Nakos updated headshotby:Pete Nakos07/27/23


INDIANAPOLIS – Jim Harbaugh may not be the most versed in the recent rush of Congressional NIL legislation. 

Speaking at Big Ten Media Days on Thursday, however, the Michigan head coach delivered a simple stance on NIL. Oh, it may not have been on the recent bipartisan bill from Sens. Tommy Tuberville and Joe Manchin. But it was a contrasting tone compared to many in college sports. 

“It’s here, and it’s so new,” he said. “Give it a chance to work. We don’t know if it’s broke. Do we know if it’s broke yet? And we’re already trying to fix it?” 

The comments come against a polarizing backdrop. Through the first two years of college athletics’ new era, many stakeholders in the college athletics sphere have lamented the shortcomings of NIL. New NCAA president Charlie Baker has been joined by conference commissioners, athletic directors and coaches on Capitol Hill in recent months, pushing Congress to enact an NIL mandate.

For better or worse, NIL has sent an influx of cash into athletes’ pockets. Most NIL activity has come through NIL collectives – a collection of boosters raising funds – with inducements in recruiting and the transfer portal. 

Cheating in college football is not novel. Former Tennessee head coach Jeremy Pruitt was handed a six-year show-cause penalty earlier this month for “hundreds” of NCAA violations. Those include one player’s family receiving $7,600 for down payments on a car and rental property. Plus, $500 a month for a car payment on at least 25 occasions. 

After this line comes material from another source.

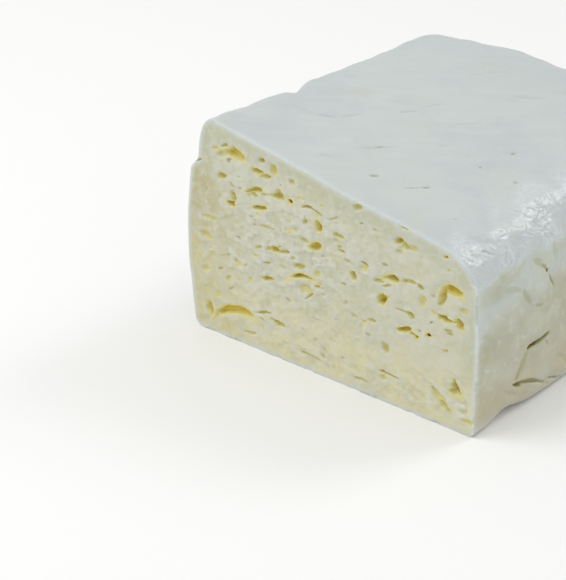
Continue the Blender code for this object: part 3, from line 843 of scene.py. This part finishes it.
def addNode(tree, kind, settings, links):
    # a setting or link is named by its socket, or by its number where names repeat
    node = tree.nodes.new(kind)
    for name, value in settings.items():
        if isinstance(name, int) or name in node.inputs:
            node.inputs[name].default_value = value
        else:
            setattr(node, name, value)
    for name, source in links.items():
        tree.links.new(source, node.inputs[name])
    return node


# fresh brined curd, moulded in a cloth and cut: a cool white skin, a creamy cut, and gaps
# that glow straw to gold where light has crossed the curd
brinedCurd = {
    "skin": "#C9CFCC",
    "flesh": "#CCCCB8",
    "measures": (  # noted by the carving
        "rimDepth", "rind", "butter", "stain", "halo", "crumb",
        "wetFilm", "foldGlint", "wall", "lowWallShade", "wallRise", "crease", "cutDistance", "height",
    ),
    "patterns": {  # lump size in millimetres, detail, distortion, squeeze along the block
        "clouds": (28.0, 3.0, 0.4, 1.0),
        "blotches": (15.0, 3.0, 0.2, 0.6),
        "mottle": (6.0, 3.0, 0.2, 0.6),
        "curds": (2.4, 3.0, 0.5, 0.8),
        "grain": (0.6, 3.0, 0.0, 1.0),  # drawn coarser than the real grain, so that it shows
    },
    # what drives each tint, where it starts and is full, its colour and strength, and for
    # some a second driver that keeps it to one place
    "skinTints": (
        ("clouds", 0.42, 0.66, "#C2C9CA", 0.8),
        ("blotches", 0.56, 0.76, "#C9CBBD", 0.5),
        # darker and bluer away from the cut: painted shade
        ("cutDistance", 50.0, 125.0, "#BFC8C8", 0.45),
        ("wall", 0.0, 1.0, "#C8D1CB", 0.8),
        # darker and warmer low on the walls: painted shade and warm bounce light
        ("lowWallShade", 0.0, 1.0, "#B9B69D", 0.85),
        ("blotches", 0.44, 0.68, "#C1C1AB", 0.45, "wall"),
        ("mottle", 0.45, 0.70, "#CBCDB9", 0.5, "wall"),
        ("curds", 0.52, 0.74, "#D6DAD4", 0.5, "wall"),
        # olive and darker where the walls sink, lighter where they swell: painted shade and painted
        # light on the cloth's relief
        ("wallRise", -0.10, -0.80, "#B0B18C", 0.5),
        ("wallRise", 0.10, 0.90, "#CFD2C8", 0.6),
        # darker and warmer still towards the foot of those walls: painted shade and bounce light
        ("height", 24.0, 0.0, "#C2B891", 0.6, "lowWallShade"),
        # darker and warmer towards the foot everywhere: painted shade and warm bounce light from
        # the floor
        ("height", 20.0, 0.0, "#C7C1A8", 0.5),
        # a pale bluish line on the skin along the cut's edge, broken by the curds pattern: painted
        # highlight
        ("cutDistance", 2.6, 0.3, "#D2DAD8", 0.9, "curds"),
        # lighter and bluer where the wet film lies: partly its milky white, partly painted sheen
        ("wetFilm", 0.05, 0.70, "#D2DADA", 0.7),
        # white on the ridges of the film's wrinkles: painted glints
        ("foldGlint", 0.40, 1.10, "#DEE5E5", 0.5),
    ),
    "fleshTints": (
        ("blotches", 0.42, 0.68, "#CFCA9C", 0.45),
        ("rind", 0.0, 1.0, "#BFC1A6", 0.9),
        # lighter and warmer towards the foot of the cut: painted bounce light
        ("height", 30.0, 6.0, "#DDD6AC", 0.8),
        ("butter", 0.0, 1.0, "#BAB282", 0.85),
        # lighter and warmer still low on the left: painted bounce light
        ("height", 46.0, 22.0, "#D8CE96", 0.65, "butter"),
        ("mottle", 0.46, 0.66, "#C3C3A6", 0.6),
        ("curds", 0.46, 0.70, "#D0D1C2", 0.5),
        # darker in the hollows of the torn curd: painted shade
        ("crumb", -0.02, -0.28, "#C4C4A6", 0.6),
        # whiter on its crumbs: partly pale curd, partly painted highlight
        ("crumb", 0.00, 0.42, "#D6DACF", 0.75),
    ),
    "bodyTints": (
        ("halo", 0.00, 0.50, "#CDCEC4", 0.4),
        ("halo", 0.72, 0.97, "#D8D08C", 0.65),
        ("stain", 0.04, 0.40, "#D6D08E", 0.9),
        ("stain", 0.42, 1.00, "#DEC546", 1.0),
        # dark brown where a stain runs past 1.1, in the deepest pits: painted shade
        ("stain", 1.12, 1.45, "#4A3A1C", 1.0),
        ("crease", 0.03, 0.45, "#B3B384", 0.9),
        ("crease", 0.45, 1.20, "#94793A", 1.0),
        # near black in the deepest slits and pits of the skin: painted shade
        ("crease", 1.30, 2.20, "#2E1F08", 1.0),
    ),
    "rimBlend": (0.2, 2.0),  # millimetres over which the skin's colour turns to the cut's
    "grainStrength": 0.4,
    "grainHeight": 0.1,  # millimetres
    "roughness": 0.42,
    "wetRoughness": 0.18,
    "wetFrom": 0.6,  # as glossy as it gets with this much film
    "ior": 1.42,  # fat and brine
    "scatter": (1.0, 0.92, 0.72),
    "scatterDepth": 1.3,  # millimetres
    "scatterWeight": 0.35,
}


def makeCurdMaterial():
    # skin and flesh are tinted on their own, some tints being painted shade, light and sheen, meet
    # at the rim, and share the gaps' stains and painted shade
    material = bpy.data.materials.new("brinedCurd")
    material.use_nodes = True
    tree = material.node_tree
    shader = tree.nodes["Principled BSDF"]
    coords = addNode(tree, "ShaderNodeTexCoord", {}, {}).outputs["Object"]
    drivers = {}
    for name in brinedCurd["measures"]:
        noted = addNode(tree, "ShaderNodeAttribute", {"attribute_name": name}, {})
        drivers[name] = noted.outputs["Fac"]
    for name, (size, detail, distortion, squeeze) in brinedCurd["patterns"].items():
        settings = {"Scale": (1.0, squeeze, 1.0)}
        drawn = addNode(tree, "ShaderNodeMapping", settings, {"Vector": coords})
        settings = {"Scale": 1 / (size * mm), "Detail": detail, "Distortion": distortion}
        lumps = addNode(tree, "ShaderNodeTexNoise", settings, {"Vector": drawn.outputs["Vector"]})
        drivers[name] = lumps.outputs["Fac"]

    colours = {}
    for part in ("skin", "flesh"):
        colours[part] = addNode(tree, "ShaderNodeRGB", {}, {}).outputs[0]
        colours[part].default_value = linear(brinedCurd[part])
    for part in ("skin", "flesh", "body"):
        if part == "body":
            edge, clear = brinedCurd["rimBlend"]
            settings = {"From Min": edge, "From Max": clear}
            inward = addNode(tree, "ShaderNodeMapRange", settings, {"Value": drivers["rimDepth"]})
            links = {0: inward.outputs["Result"], 6: colours["skin"], 7: colours["flesh"]}
            colours[part] = addNode(tree, "ShaderNodeMix", {"data_type": "RGBA"}, links).outputs[2]
        for driver, start, full, tint, strength, *places in brinedCurd[part + "Tints"]:
            settings = {"From Min": start, "From Max": full, "To Max": strength}
            settings["interpolation_type"] = "SMOOTHSTEP"
            links = {"Value": drivers[driver]}
            share = addNode(tree, "ShaderNodeMapRange", settings, links).outputs[0]
            for place in places:
                links = {0: share, 1: drivers[place]}
                share = addNode(tree, "ShaderNodeMath", {"operation": "MULTIPLY"}, links).outputs[0]
            settings = {"data_type": "RGBA", 7: linear(tint)}
            links = {0: share, 6: colours[part]}
            colours[part] = addNode(tree, "ShaderNodeMix", settings, links).outputs[2]
    tree.links.new(colours["body"], shader.inputs["Base Color"])

    settings = {"Strength": brinedCurd["grainStrength"], "Distance": brinedCurd["grainHeight"] * mm}
    grain = addNode(tree, "ShaderNodeBump", settings, {"Height": drivers["grain"]})
    tree.links.new(grain.outputs["Normal"], shader.inputs["Normal"])
    settings = {
        "From Max": brinedCurd["wetFrom"],
        "To Min": brinedCurd["roughness"],
        "To Max": brinedCurd["wetRoughness"],
    }
    gloss = addNode(tree, "ShaderNodeMapRange", settings, {"Value": drivers["wetFilm"]})
    tree.links.new(gloss.outputs["Result"], shader.inputs["Roughness"])
    shader.inputs["IOR"].default_value = brinedCurd["ior"]
    shader.inputs["Subsurface Weight"].default_value = brinedCurd["scatterWeight"]
    shader.inputs["Subsurface Radius"].default_value = brinedCurd["scatter"]
    shader.inputs["Subsurface Scale"].default_value = brinedCurd["scatterDepth"] * mm
    return material


def makeCheese():
    block = makeBlock()
    points = readPoints(block.data)
    low, high = points.min(axis=0), points.max(axis=0)
    print("cheese: block formed,", len(block.data.polygons), "faces")
    carve(block)
    thin(block, blockForm["triangles"])
    middle = standOnOrigin(block, low, high)
    block.data.shade_smooth()
    sharpenRim(block.data)
    block.data.materials.clear()
    block.data.materials.append(makeCurdMaterial())
    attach(block, "root")
    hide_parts("cheese_block")
    print("cheese: finished")
    return middle


studio = {
    "floorColour": "#F9F9F8",
    "floorRoughness": 0.9,
    "floorSize": 6.0,  # metres
    "worldColour": "#FFFFFF",
    "worldStrength": 0.68,
    "lights": (  # name, place in metres, size, watts
        ("keyLight", (-0.48, -0.6, 0.96), 0.72, 4.9),
        ("shoulderLight", (0.8, 2.1, 2.0), 1.1, 15.4),
    ),
}


def makeStudio():
    bpy.ops.mesh.primitive_plane_add(size=studio["floorSize"])
    floor = bpy.context.object
    floor.name = "studioFloor"
    paper = bpy.data.materials.new("matteBackdropPaper")  # unglazed card, so it gives no shine
    paper.use_nodes = True
    shader = paper.node_tree.nodes["Principled BSDF"]
    shader.inputs["Base Color"].default_value = linear(studio["floorColour"])
    shader.inputs["Roughness"].default_value = studio["floorRoughness"]
    floor.data.materials.append(paper)
    world = bpy.data.worlds.new("softRoom")
    world.use_nodes = True
    background = world.node_tree.nodes["Background"]
    background.inputs["Color"].default_value = linear(studio["worldColour"])
    background.inputs["Strength"].default_value = studio["worldStrength"]
    bpy.context.scene.world = world
    for name, place, size, watts in studio["lights"]:
        lamp = bpy.data.lights.new(name, "AREA")
        lamp.size = size
        lamp.energy = watts
        light = bpy.data.objects.new(name, lamp)
        light.location = place
        light.rotation_euler = (-Vector(place)).to_track_quat("-Z", "Y").to_euler()
        bpy.context.scene.collection.objects.link(light)
    bpy.context.scene.view_settings.view_transform = "Standard"
    print("studio: lit")


camera = {
    "lens": 107.07,  # millimetres, on a 36 mm sensor
    "fromCutFoot": (0.3042, -0.3708, 0.2682),  # metres from the middle of the cut's foot
    "heading": 41.0,  # degrees
    "pitch": 26.3,  # degrees below level
}


def makeCamera(middle):
    data = bpy.data.cameras.new("camera")
    data.lens = camera["lens"]
    view = bpy.data.objects.new("camera", data)
    cutFoot = Vector((-middle.x * mm, -middle.y * mm, 0.0))
    view.location = cutFoot + Vector(camera["fromCutFoot"])
    view.rotation_euler = (math.radians(90 - camera["pitch"]), 0.0, math.radians(camera["heading"]))
    bpy.context.scene.collection.objects.link(view)
    bpy.context.scene.camera = view


blockMiddle = makeCheese()
makeStudio()
makeCamera(blockMiddle)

Those numbers are pennies on the dollar compared to the tampering and pay-for-play the collision of NIL and the transfer portal has caused in the sport in the last two years. Jaden Rashada, a highly-touted quarterback in the 2023 class, was offered $13.85 million to play for Florida. Similar stories have populated from the transfer portal. 

Harbaugh’s peers have used this as evidence for Congress to assist the NCAA in enforcing NIL. The coach of the back-to-back Big Ten champs is not ready to give up on it just yet. 

“NIL is so new and it was voted 9-0. Supreme Court, 9-0,” said Harbaugh, referencing the 2021 Alston decision.  “It’s like the transfer portal. These people that are against it. You’re against something that allows a young man and his family to decide where he wants to go to college. And where he wants to continue college. Where he may want to go to college next. 

“Why be against that? And the players and their families, they’ll tell you – I think if you really studied it, then there’s more good there than negative.”

Jim Harbaugh updates Champions Circle’s NIL efforts

Former Michigan fullback Jared Wangler launched the Michigan-focused Champions Circle collective last June, with a vision to bridge the work with his he works his sports marketing agency, Valiant Management. The collective formally launched back in April, and Harbaugh has emerged as one of its most vocal supporters.

Earlier this week, the head coach released a video next to J.J. McCarthy endorsing the efforts. Wangler has become a leader in the NIL space, as Champions Circle recently became a founding member of The Collective Association.

Fans can join Champions Circle with subscription packages ranging from $10 to $500 monthly. Each tier comes with an annual option, too, with different perks included. Receiving support from Harbaugh only brings more attention to the collective to the donor base and benefits athletes.

“Things are coming along,” Harbaugh said Thursday. “It’s so new, and I think it’s coming along. I love to see what they’re doing. I love to see how they’re attacking it. They deserve a pat on the back, too. They do a great job.”